Prompt:
Can the data below be set down again exactly, line for line?

Data provided:
------------------------------------------------
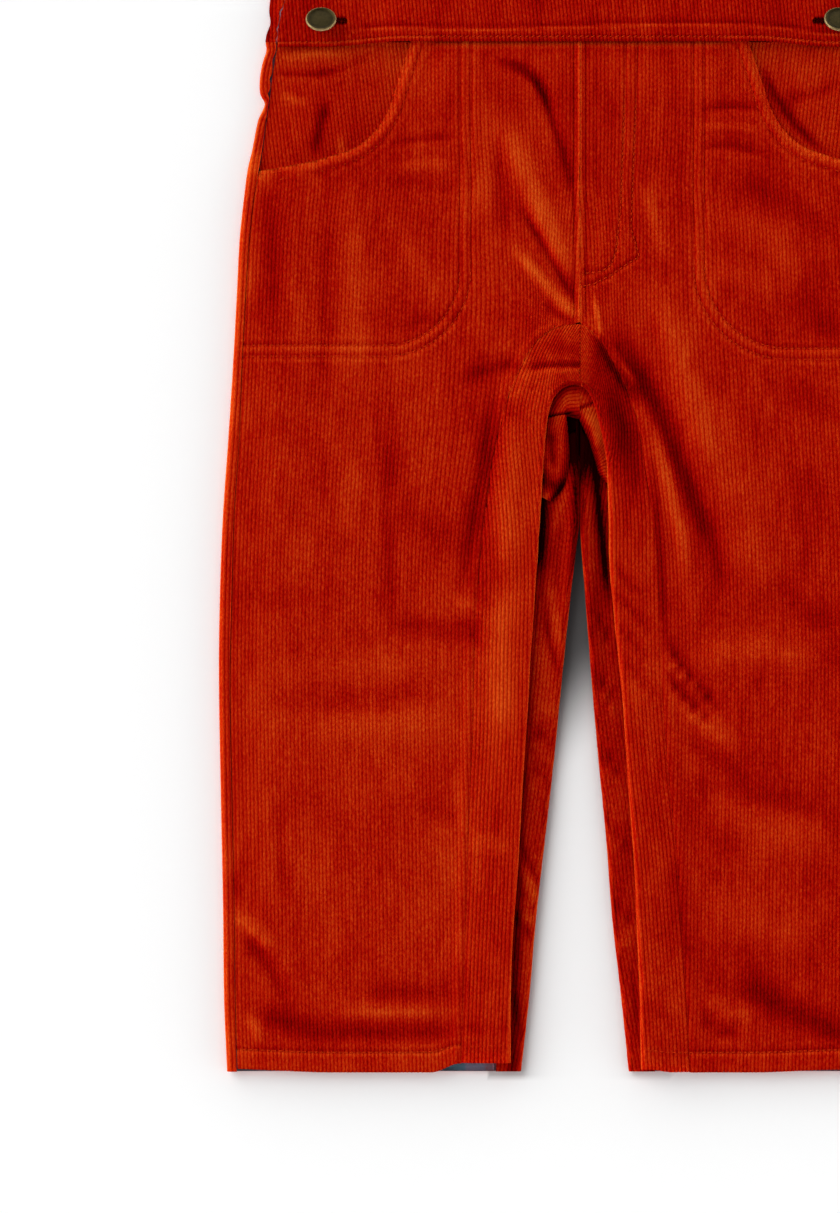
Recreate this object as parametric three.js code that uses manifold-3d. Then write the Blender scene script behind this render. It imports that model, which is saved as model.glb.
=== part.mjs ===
// A pair of toddler's corduroy overalls laid out flat, front up.
// Millimetres. +X is to the right, +Y towards the shoulders, +Z up from the surface they lie on.
// Heights y in the tables are counted from the leg hems; the group is moved at the end so that the origin is
// the middle of the underside. "Left" and "right" are as seen from the front.
import * as THREE from "three";
import { mergeVertices } from "three/addons/utils/BufferGeometryUtils.js";
import Module from "manifold-3d";

const wasm = await Module();
wasm.setup();

// Driving dimensions
const CLOTH = 1.8; // corduroy with its flannel backing
const HALF = CLOTH / 2;
const GAP = 0.3; // between pieces at a seam
const LAYER = CLOTH + GAP; // from one layer's middle to the next one's
const LENGTH = 744; // hem to the top of the shoulder straps
const WAIST_Y = 499; // the waistband's lower edge
const BAND_HEIGHT = 24;
const BAND_TOP = WAIST_Y + BAND_HEIGHT;
const CROTCH_Y = 362; // where the four leg panels meet
const ARCH_Y = 332; // the lower edge of the cloth between the legs
const POCKET_CORNER_Y = 436;
const FACING_DROP = 0.2; // the pocket facing's extra clearance under the front
const SEAM_TUCK = 4; // how far a lower piece runs in under the waistband
const FLOOR_Z = HALF; // middle of the layer that lies on the surface
const SIDE_Z = 5.3; // middle of the front where it meets the side seam
const OPENING_Z = 3.5; // middle of the back's turned edge beside the hip opening
const FRONT_RISE = 0.9; // the front lies this much higher inside the side seam
const FOLD_RISE = 2.2; // and this much higher again along the inner leg
const TURN_RADIUS = 1.4; // the inner leg's rolled front edge, at the cloth's middle
const STRIP_RADIUS = 1.25; // the fold of the back panel along the gap between the legs
const TURN_UNDER = 7; // how far the rolled edge runs back under the front
const BAND_Z = 7.4;
const BAND_END_DROP = 1.8; // the waistband sinks over the pocket openings
const BUTTON_RADIUS = 7.5;
const BUTTON_RIM = 1.8;
const SHANK_RADIUS = 1.9;
const BUTTON_TILT = THREE.MathUtils.degToRad(36);
const SIDE_BUTTON = { x: 125.8, y: 510.5 };
const STRAP_BUTTON_Y = 651;
const SLOT_LENGTH = 16;
const SLOT_WIDTH = 4.6;
const BIB_TOP = 671;
const BIB_Z = 6.1;
const BIB_SWELL = 0.4;
const BACK_BIB_TOP = 660;
const STRAP_WIDTH = 30;
const STRAP_CLOTH = 2.4;
const STRAP_X = 54;
const STRAP_END_Y = 636;
const STRAP_HIGH_Z = 5.4; // its upper run, past the shoulder fold
const STRAP_ON_BIB_Z = BIB_Z + BIB_SWELL + HALF + GAP + STRAP_CLOTH / 2;
const CASING_GATHERS = 20;
const GATHER_HEIGHT = 1.4;
const LINING = 1; // flannel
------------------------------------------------
Response to this exercise:
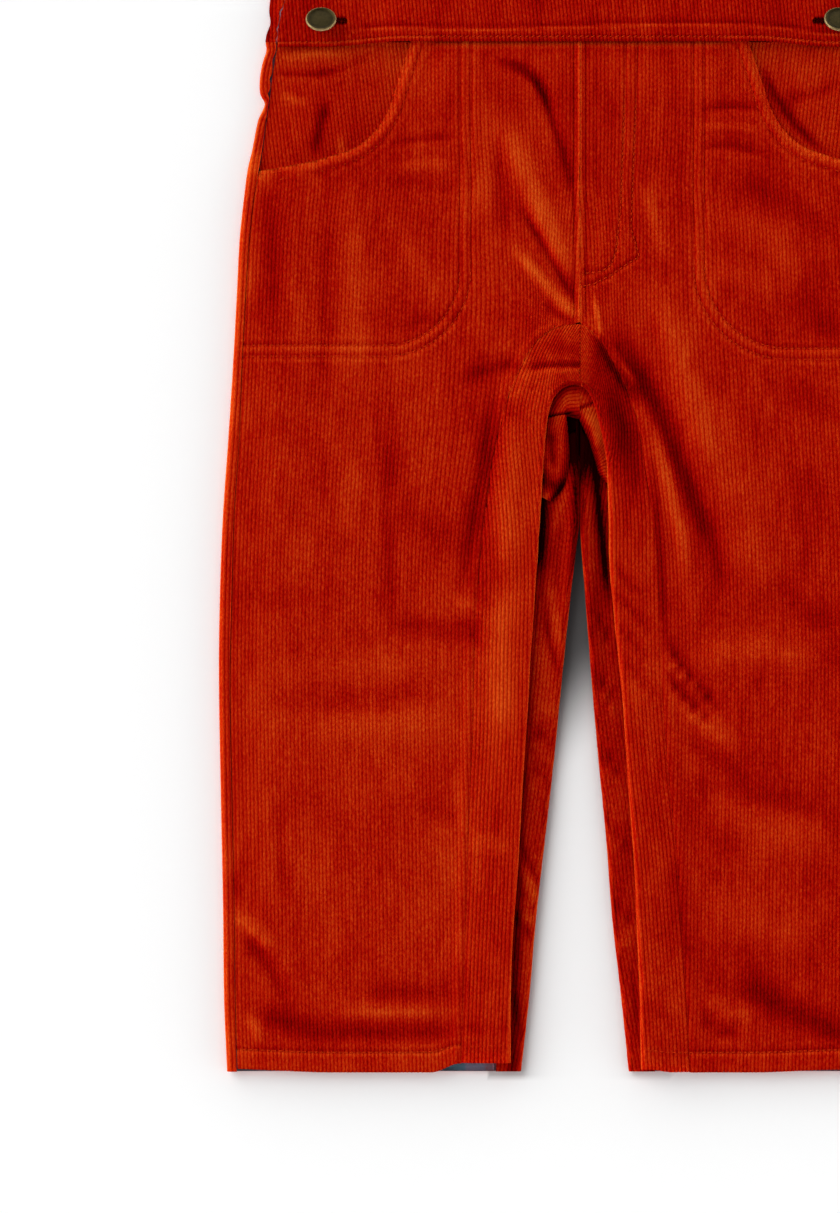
Recreate this object as parametric three.js code that uses manifold-3d. Then write the Blender scene script behind this render. It imports that model, which is saved as model.glb.
=== part.mjs ===
// A pair of toddler's corduroy overalls laid out flat, front up.
// Millimetres. +X is to the right, +Y towards the shoulders, +Z up from the surface they lie on.
// Heights y in the tables are counted from the leg hems; the group is moved at the end so that the origin is
// the middle of the underside. "Left" and "right" are as seen from the front.
import * as THREE from "three";
import { mergeVertices } from "three/addons/utils/BufferGeometryUtils.js";
import Module from "manifold-3d";

const wasm = await Module();
wasm.setup();

// Driving dimensions
const CLOTH = 1.8; // corduroy with its flannel backing
const HALF = CLOTH / 2;
const GAP = 0.3; // between pieces at a seam
const LAYER = CLOTH + GAP; // from one layer's middle to the next one's
const LENGTH = 744; // hem to the top of the shoulder straps
const WAIST_Y = 499; // the waistband's lower edge
const BAND_HEIGHT = 24;
const BAND_TOP = WAIST_Y + BAND_HEIGHT;
const CROTCH_Y = 362; // where the four leg panels meet
const ARCH_Y = 332; // the lower edge of the cloth between the legs
const POCKET_CORNER_Y = 436;
const FACING_DROP = 0.2; // the pocket facing's extra clearance under the front
const SEAM_TUCK = 4; // how far a lower piece runs in under the waistband
const FLOOR_Z = HALF; // middle of the layer that lies on the surface
const SIDE_Z = 5.3; // middle of the front where it meets the side seam
const OPENING_Z = 3.5; // middle of the back's turned edge beside the hip opening
const FRONT_RISE = 0.9; // the front lies this much higher inside the side seam
const FOLD_RISE = 2.2; // and this much higher again along the inner leg
const TURN_RADIUS = 1.4; // the inner leg's rolled front edge, at the cloth's middle
const STRIP_RADIUS = 1.25; // the fold of the back panel along the gap between the legs
const TURN_UNDER = 7; // how far the rolled edge runs back under the front
const BAND_Z = 7.4;
const BAND_END_DROP = 1.8; // the waistband sinks over the pocket openings
const BUTTON_RADIUS = 7.5;
const BUTTON_RIM = 1.8;
const SHANK_RADIUS = 1.9;
const BUTTON_TILT = THREE.MathUtils.degToRad(36);
const SIDE_BUTTON = { x: 125.8, y: 510.5 };
const STRAP_BUTTON_Y = 651;
const SLOT_LENGTH = 16;
const SLOT_WIDTH = 4.6;
const BIB_TOP = 671;
const BIB_Z = 6.1;
const BIB_SWELL = 0.4;
const BACK_BIB_TOP = 660;
const STRAP_WIDTH = 30;
const STRAP_CLOTH = 2.4;
const STRAP_X = 54;
const STRAP_END_Y = 636;
const STRAP_HIGH_Z = 5.4; // its upper run, past the shoulder fold
const STRAP_ON_BIB_Z = BIB_Z + BIB_SWELL + HALF + GAP + STRAP_CLOTH / 2;
const CASING_GATHERS = 20;
const GATHER_HEIGHT = 1.4;
const LINING = 1; // flannel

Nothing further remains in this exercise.